>> BEGIN

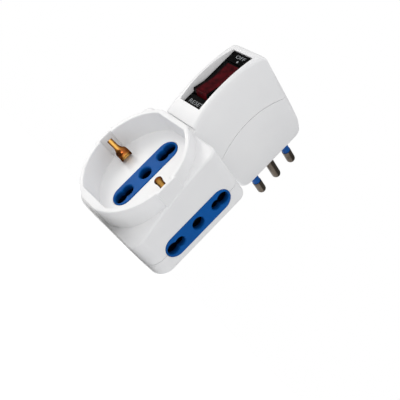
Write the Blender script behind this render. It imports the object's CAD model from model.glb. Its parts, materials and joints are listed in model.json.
# %% [markdown]
# A three-way wall adapter with an overload switch, dressed for a studio picture.
# The measured solids come in as a frame. This script gives them a camera, lights, smooth
# shading and finishes, and adds what is easier to work out as a surface: the two curled earth
# contacts in the round recess, and the lettering of the switch.

import json
import math

import bmesh
import bpy
import numpy as np
from mathutils import Matrix, Vector


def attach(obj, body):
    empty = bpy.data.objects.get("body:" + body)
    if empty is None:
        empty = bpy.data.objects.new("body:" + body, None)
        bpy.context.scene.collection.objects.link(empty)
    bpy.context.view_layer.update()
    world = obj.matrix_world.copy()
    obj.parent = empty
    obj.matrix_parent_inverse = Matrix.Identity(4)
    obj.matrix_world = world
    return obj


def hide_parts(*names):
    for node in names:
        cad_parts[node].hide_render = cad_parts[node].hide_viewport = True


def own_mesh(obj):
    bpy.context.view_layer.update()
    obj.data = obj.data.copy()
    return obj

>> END

Repeat the lines above exactly.

## Complete response
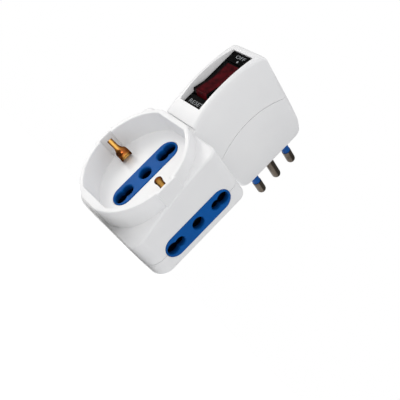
Write the Blender script behind this render. It imports the object's CAD model from model.glb. Its parts, materials and joints are listed in model.json.
# %% [markdown]
# A three-way wall adapter with an overload switch, dressed for a studio picture.
# The measured solids come in as a frame. This script gives them a camera, lights, smooth
# shading and finishes, and adds what is easier to work out as a surface: the two curled earth
# contacts in the round recess, and the lettering of the switch.

import json
import math

import bmesh
import bpy
import numpy as np
from mathutils import Matrix, Vector


def attach(obj, body):
    empty = bpy.data.objects.get("body:" + body)
    if empty is None:
        empty = bpy.data.objects.new("body:" + body, None)
        bpy.context.scene.collection.objects.link(empty)
    bpy.context.view_layer.update()
    world = obj.matrix_world.copy()
    obj.parent = empty
    obj.matrix_parent_inverse = Matrix.Identity(4)
    obj.matrix_world = world
    return obj


def hide_parts(*names):
    for node in names:
        cad_parts[node].hide_render = cad_parts[node].hide_viewport = True


def own_mesh(obj):
    bpy.context.view_layer.update()
    obj.data = obj.data.copy()
    return obj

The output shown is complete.